## Task details
Copy each line below without leaving any out.

============================================================

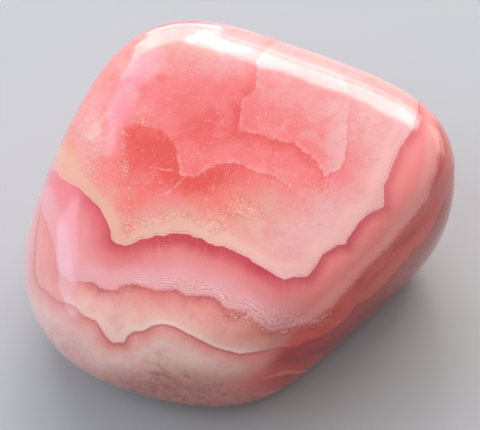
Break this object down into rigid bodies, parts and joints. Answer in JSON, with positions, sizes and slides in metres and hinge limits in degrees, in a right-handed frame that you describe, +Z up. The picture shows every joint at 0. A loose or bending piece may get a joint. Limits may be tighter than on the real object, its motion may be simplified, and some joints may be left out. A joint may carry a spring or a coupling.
{
  "type": "tumbled rhodochrosite stone",
  "caption": "Palm-size tumble-polished banded pink mineral pebble with worn rounded faces, a sloping broad top and a flat resting side.",
  "frame": {"origin": "centre of the stone's box, on the plane it rests on", "axes": "+Z up from the resting side to the broad top, the stone's smallest extent; +X along its longest extent; +Y away from the side that the broad top slopes down to"},
  "size_m": [0.0422, 0.0388, 0.023],
  "materials": {
    "stone": "tumble-polished glossy banded rhodochrosite, slightly translucent"
  },
  "bodies": {
    "root": {"stone": "stone"}
  },
  "joints": []
}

============================================================

## Solution to the problem
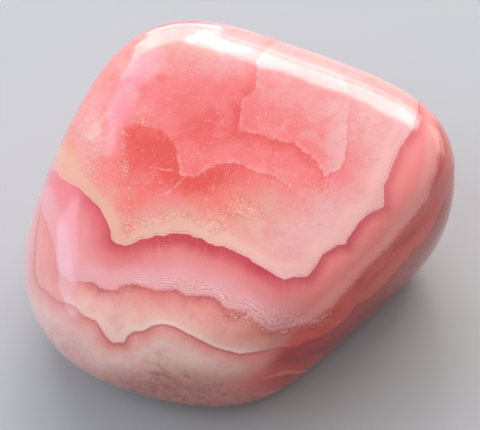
Break this object down into rigid bodies, parts and joints. Answer in JSON, with positions, sizes and slides in metres and hinge limits in degrees, in a right-handed frame that you describe, +Z up. The picture shows every joint at 0. A loose or bending piece may get a joint. Limits may be tighter than on the real object, its motion may be simplified, and some joints may be left out. A joint may carry a spring or a coupling.
{
  "type": "tumbled rhodochrosite stone",
  "caption": "Palm-size tumble-polished banded pink mineral pebble with worn rounded faces, a sloping broad top and a flat resting side.",
  "frame": {"origin": "centre of the stone's box, on the plane it rests on", "axes": "+Z up from the resting side to the broad top, the stone's smallest extent; +X along its longest extent; +Y away from the side that the broad top slopes down to"},
  "size_m": [0.0422, 0.0388, 0.023],
  "materials": {
    "stone": "tumble-polished glossy banded rhodochrosite, slightly translucent"
  },
  "bodies": {
    "root": {"stone": "stone"}
  },
  "joints": []
}